Según pedagogos y lingüistas, los
niños de los años 40 y 50 manejaban una baraja de unas diez mil palabras,
suficientes, por ejemplo, para declamar y entender buena parte de nuestra
poesía, incluida la de los siglos pretéritos, en castellano viejo y cargada de
ironía, doble sentido y moraleja. Los de los 60 y principios de los 70, bajaron
el conocimiento a unas ocho mil. En todos los hogares había televisor, claro, dos
canales con un número aceptable de programas de calidad cultural, también en el
habla. El problema se acrecentó en la segunda mitad de los 70 y los 80, cuando
los chavales nos quedamos en las cinco o las seis mil palabras. Pero incluso
con ese número podíamos leer cualquier novela de calidad con el asesoramiento,
a veces, de un diccionario, aunque lo normal era que el contexto salváramos la
ignorancia del joven lector.
Todo de desplomó en los 90, la
década de las Mamachicho, los
primeros programas del corazón, la suma de impresentables, sin oficio ni
beneficio, que se hicieron dueños del ocio de la mayoría de los españoles, que
cambiaron las inquietudes intelectuales por el vómito de la caja tonta, que
rompió todos los índices en cuanto a número de horas por compatriota frente a
la tele. ¿Cuántas palabras usaban los jóvenes por aquel entonces? ¿Tres mil?...
¿Dos mil quinientas?... Quizá suficientes para entender las letras de Mecano.

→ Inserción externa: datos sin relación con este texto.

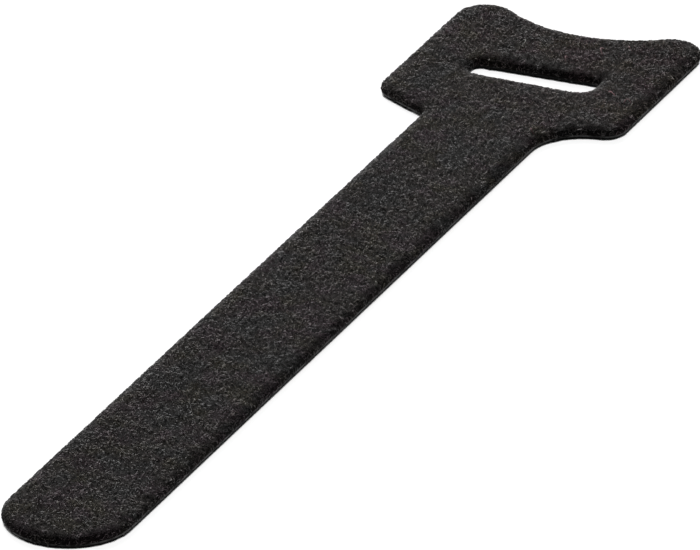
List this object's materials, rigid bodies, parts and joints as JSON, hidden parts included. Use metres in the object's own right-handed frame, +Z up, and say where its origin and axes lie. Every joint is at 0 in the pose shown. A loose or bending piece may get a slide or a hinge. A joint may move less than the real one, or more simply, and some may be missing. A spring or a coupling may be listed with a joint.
{
  "type": "hook and loop cable tie",
  "caption": "Flat T-headed cable tie: brushed loop fabric on one face, rows of moulded hooks on the other, and a slot in the head that the round tail threads through.",
  "frame": {"origin": "bottom centre of the bounding box: under the middle of the tie's length, on the plane of the hook tips that it lies on", "axes": "+X along the strap, from the round tail to the head; +Y across the strap; +Z up, out of the loop face"},
  "size_m": [0.2, 0.041, 0.0019],
  "materials": {
    "loop_fabric": "brushed knitted loop pile, matt black",
    "hook_sheet": "moulded hooks on a thin sheet, satin black"
  },
  "bodies": {
    "root": {"loop_fabric": "loop_fabric", "hook_sheet": "hook_sheet"}
  },
  "joints": []
}
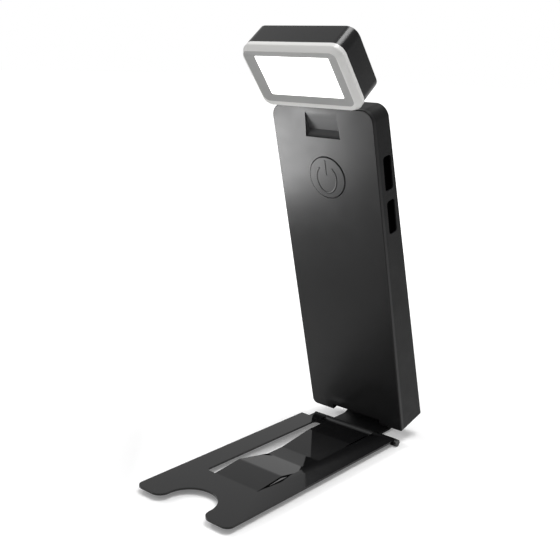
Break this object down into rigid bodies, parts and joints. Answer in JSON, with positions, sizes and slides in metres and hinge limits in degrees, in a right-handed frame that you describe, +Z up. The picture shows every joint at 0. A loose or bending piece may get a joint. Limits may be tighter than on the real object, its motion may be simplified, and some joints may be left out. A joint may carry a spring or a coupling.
{
  "type": "clip-on book light",
  "caption": "Slim battery book light that stands on its folding spring clip, with a power button, side keys and a tilting lamp head on a short swing neck.",
  "frame": {"origin": "centre of the flat sole of the hinge leaf, on the table", "axes": "+Z up, -Y to the front, where the clip plate points, +X to the side with the keys"},
  "size_m": [0.0488, 0.122, 0.1695],
  "materials": {
    "case_plastic": "fine matt texture, charcoal black",
    "button_plastic": "satin, charcoal black, with a pale power symbol",
    "neck_plastic": "satin black",
    "key_rubber": "matt black",
    "black_paint": "gloss black over spring steel",
    "bezel_plastic": "satin warm light grey",
    "diffuser_white": "smooth opal white",
    "clear_acrylic": "clear polished",
    "board_laminate": "green solder resist",
    "switch_body": "moulded black",
    "led_yellow": "phosphor yellow",
    "cell_jacket": "plain satin jacket",
    "bright_steel": "nickel plated",
    "dark_steel": "blackened"
  },
  "bodies": {
    "case": {"front_cover": "case_plastic", "rear_shell": "case_plastic", "battery_door": "case_plastic", "battery_cells": "cell_jacket", "battery_springs": "bright_steel", "contact_plates": "bright_steel", "circuit_board": "board_laminate", "power_switch": "switch_body", "side_switches": "switch_body", "driver_chip": "switch_body", "board_parts": "switch_body", "case_screws": "dark_steel", "hinge_leaf": "black_paint"},
    "clip": {"clip_plate": "black_paint", "clip_pin": "dark_steel", "clip_washers": "dark_steel"},
    "neck": {"neck_link": "neck_plastic", "neck_pin": "bright_steel"},
    "head": {"head_housing": "case_plastic", "head_bezel": "bezel_plastic", "head_pin": "bright_steel", "diffuser_panel": "diffuser_white", "light_guide": "clear_acrylic", "reflector_sheet": "diffuser_white", "led_board": "board_laminate", "leds": "led_yellow"},
    "power_button": {"power_button": "button_plastic"},
    "brightness_up_key": {"brightness_up_key": "key_rubber"},
    "brightness_down_key": {"brightness_down_key": "key_rubber"}
  },
  "joints": [
    {"name": "clip_fold", "type": "hinge", "parent": "case", "child": "clip", "pos_m": [0, -0.0076, 0.0016], "axis": [-1, 0, 0], "range_deg": [0, 75]},
    {"name": "neck_swing", "type": "hinge", "parent": "case", "child": "neck", "pos_m": [0, -0.03257, 0.13963], "axis": [1, 0, 0], "range_deg": [-75, 0]},
    {"name": "head_tilt", "type": "hinge", "parent": "neck", "child": "head", "pos_m": [0, -0.03832, 0.15002], "axis": [1, 0, 0], "range_deg": [-110, 12]},
    {"name": "power_press", "type": "slide", "parent": "case", "child": "power_button", "axis": [0, 0.9659, 0.2588], "range_m": [0, 0.0005], "stiffness_N_per_m": 1500},
    {"name": "brightness_up_press", "type": "slide", "parent": "case", "child": "brightness_up_key", "axis": [-1, 0, 0], "range_m": [0, 0.0006], "stiffness_N_per_m": 800},
    {"name": "brightness_down_press", "type": "slide", "parent": "case", "child": "brightness_down_key", "axis": [-1, 0, 0], "range_m": [0, 0.0006], "stiffness_N_per_m": 800}
  ]
}
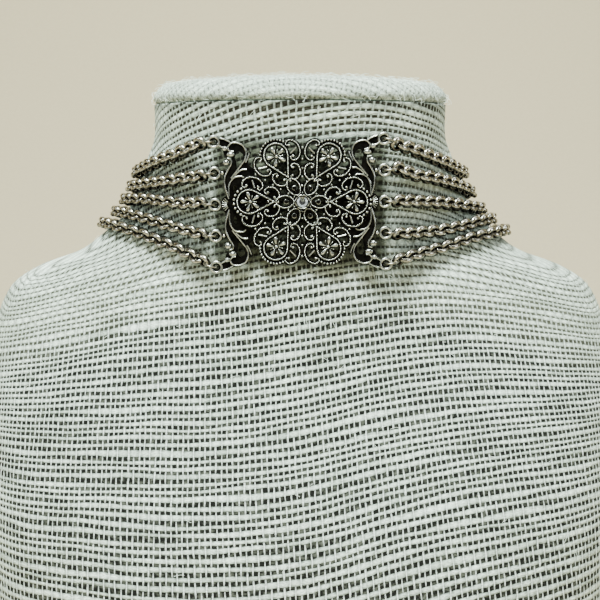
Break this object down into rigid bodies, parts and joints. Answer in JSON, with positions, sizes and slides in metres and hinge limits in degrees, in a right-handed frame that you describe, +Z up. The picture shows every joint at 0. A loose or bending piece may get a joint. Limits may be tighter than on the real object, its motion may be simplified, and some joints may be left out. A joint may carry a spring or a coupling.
{
  "type": "multi-strand choker on a neck bust",
  "caption": "Choker with a pierced cast silver filigree plaque between strands of round chain, shown on a linen-covered neck bust.",
  "frame": {"origin": "on the table under the middle of the bounding box of the neck bust with the choker on it", "axes": "+Z up along the neck, -Y towards the chest and the plaque, +X to the right as seen from the front"},
  "size_m": [0.209, 0.1758, 0.2156],
  "materials": {
    "linen": "coarse plain weave, light grey-green linen",
    "oxidised_silver": "cast silver tone, blackened in its recesses",
    "silver": "worn antique silver tone",
    "crystal": "clear, faceted"
  },
  "bodies": {
    "root": {"bust": "linen", "neck_cap": "linen", "scroll_frame_left": "oxidised_silver", "scroll_frame_right": "oxidised_silver", "rosette": "oxidised_silver", "stone_setting": "silver", "stone": "crystal", "jump_ring_left_1": "silver", "jump_ring_left_2": "silver", "jump_ring_left_3": "silver", "jump_ring_left_4": "silver", "jump_ring_left_5": "silver", "jump_ring_right_1": "silver", "jump_ring_right_2": "silver", "jump_ring_right_3": "silver", "jump_ring_right_4": "silver", "jump_ring_right_5": "silver", "strand_left_1": "silver", "strand_left_2": "silver", "strand_left_3": "silver", "strand_left_4": "silver", "strand_left_5": "silver", "strand_right_1": "silver", "strand_right_2": "silver", "strand_right_3": "silver", "strand_right_4": "silver", "strand_right_5": "silver", "clasp": "silver"}
  },
  "joints": []
}
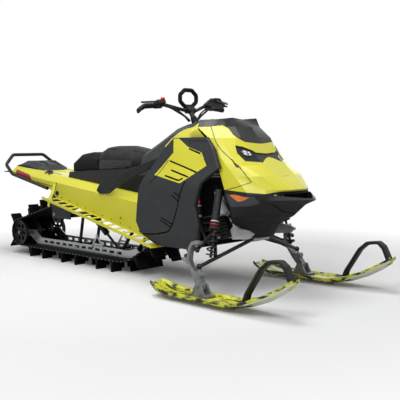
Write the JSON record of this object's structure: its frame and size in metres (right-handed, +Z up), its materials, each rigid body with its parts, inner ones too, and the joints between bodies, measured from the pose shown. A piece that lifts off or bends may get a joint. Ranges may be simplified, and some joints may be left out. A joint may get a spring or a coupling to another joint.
{
  "type": "snowmobile",
  "caption": "Mountain snowmobile: faceted front cover, two steered skis on double arms, long lugged track under a tapered tunnel, short seat, grab loop.",
  "frame": {"origin": "on the floor under the middle of the machine's length and width", "axes": "+X towards the ski tips, +Y to the rider's left, +Z up"},
  "size_m": [3.22, 1.114, 1.2516],
  "materials": {
    "track_rubber": "matt moulded rubber",
    "bare_aluminium": "cast and pressed, satin",
    "dark_plastic": "matt moulded",
    "steel": "plain",
    "wheel_plastic": "satin",
    "black_tube": "satin black coat",
    "yellow_paint": "gloss",
    "seat_cover": "grained vinyl",
    "ski_plastic": "satin, patterned",
    "grip_rubber": "soft",
    "lamp_lens": "clear",
    "red_lens": "gloss",
    "amber_lens": "gloss"
  },
  "bodies": {
    "chassis": {"belly_pan": "dark_plastic", "bulkhead": "bare_aluminium", "cheeks": "yellow_paint", "console": "dark_plastic", "drive_sprockets": "wheel_plastic", "drop_brackets": "bare_aluminium", "engine": "bare_aluminium", "front_arm": "black_tube", "front_shocks": "black_tube", "front_springs": "black_tube", "head_lamps": "lamp_lens", "hood": "yellow_paint", "hood_skirt": "dark_plastic", "idler_wheels": "wheel_plastic", "lamp_housings": "dark_plastic", "lower_arms": "black_tube", "nose_pan": "dark_plastic", "rear_arm": "black_tube", "rear_bumper": "black_tube", "running_boards": "yellow_paint", "seat_base": "dark_plastic", "seat_cushion": "seat_cover", "seat_trunk": "dark_plastic", "side_panel_left": "dark_plastic", "side_panel_right": "dark_plastic", "side_reflectors": "amber_lens", "side_stays": "black_tube", "skid_shock": "black_tube", "slide_rails": "bare_aluminium", "slide_strips": "dark_plastic", "snow_flap": "track_rubber", "subframe": "bare_aluminium", "tail_cover": "dark_plastic", "tail_reflectors": "red_lens", "track": "track_rubber", "track_axles": "steel", "tunnel": "yellow_paint", "tunnel_anchors": "dark_plastic", "upper_arms": "black_tube", "windshield": "dark_plastic"},
    "handlebar": {"bar_riser": "black_tube", "handlebar": "black_tube", "grips": "grip_rubber", "hand_controls": "dark_plastic", "strap_loop": "grip_rubber"},
    "spindle_right": {"spindle_right": "bare_aluminium"},
    "tie_rod_right": {"tie_rod_right": "black_tube"},
    "ski_right": {"ski_right": "ski_plastic", "ski_runner_right": "steel", "ski_saddle_right": "bare_aluminium", "ski_loop_right": "dark_plastic"},
    "spindle_left": {"spindle_left": "bare_aluminium"},
    "tie_rod_left": {"tie_rod_left": "black_tube"},
    "ski_left": {"ski_left": "ski_plastic", "ski_runner_left": "steel", "ski_saddle_left": "bare_aluminium", "ski_loop_left": "dark_plastic"}
  },
  "joints": [
    {"name": "handlebar_turn", "type": "hinge", "parent": "chassis", "child": "handlebar", "pos_m": [0.457, 0, 1.025], "axis": [-0.5195, 0, 0.8545], "range_deg": [-35, 35]},
    {"name": "steer_right", "type": "hinge", "parent": "chassis", "child": "spindle_right", "pos_m": [0.96, -0.467, 0.095], "axis": [-0.2917, 0.1417, 0.946], "range_deg": [-28, 28]},
    {"name": "tie_rod_eye_right", "type": "hinge", "parent": "spindle_right", "child": "tie_rod_right", "pos_m": [0.814, -0.44342, 0.25244], "axis": [-0.2917, 0.1417, 0.946], "range_deg": [-28, 28]},
    {"name": "ski_pivot_right", "type": "hinge", "parent": "spindle_right", "child": "ski_right", "pos_m": [0.96, -0.467, 0.095], "axis": [0, 1, 0], "range_deg": [-15, 15], "stiffness_Nm_per_rad": 120},
    {"name": "steer_left", "type": "hinge", "parent": "chassis", "child": "spindle_left", "pos_m": [0.96, 0.467, 0.095], "axis": [-0.2917, -0.1417, 0.946], "range_deg": [-28, 28]},
    {"name": "tie_rod_eye_left", "type": "hinge", "parent": "spindle_left", "child": "tie_rod_left", "pos_m": [0.814, 0.44342, 0.25244], "axis": [-0.2917, -0.1417, 0.946], "range_deg": [-28, 28]},
    {"name": "ski_pivot_left", "type": "hinge", "parent": "spindle_left", "child": "ski_left", "pos_m": [0.96, 0.467, 0.095], "axis": [0, 1, 0], "range_deg": [-15, 15], "stiffness_Nm_per_rad": 120}
  ],
  "couplings": [
    {"joint": "steer_right", "follows": "handlebar_turn", "ratio": 0.8},
    {"joint": "tie_rod_eye_right", "follows": "handlebar_turn", "ratio": -0.8},
    {"joint": "steer_left", "follows": "handlebar_turn", "ratio": 0.8},
    {"joint": "tie_rod_eye_left", "follows": "handlebar_turn", "ratio": -0.8}
  ]
}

Los expertos apuntan a que el uso
del lenguaje está hoy más empobrecido que nunca. Mil palabras, mil —y muchos ni
siquiera}–, para que los jóvenes logren expresarse. Y si de las mil consideramos
que unas ochocientas están en una segunda o tercera fila (“esto”, “eso” sustituyen
los sustantivos empleados por cualquier gachó), y que con muchas de ellas se forman
muletillas de múltiples e imprecisos significados de las que abusan hasta la
saciedad, entenderemos por qué los jóvenes apenas leen: no pueden; no saben. Y
si apenas leen, podemos afirmar —con horror— que su pensamiento y su toma de
decisiones están muy limitados, lo mismo que su construcción de ideas, allí
donde la palabra exacta es imprescindible. Puede que esta última sea la más
objetiva constatación de que las distopías de George Orwell se han puesto en
pie. El pensamiento blando hace posible la dictadura del relativismo, aunque
relativismo sea un término que casi nadie sepa qué significa.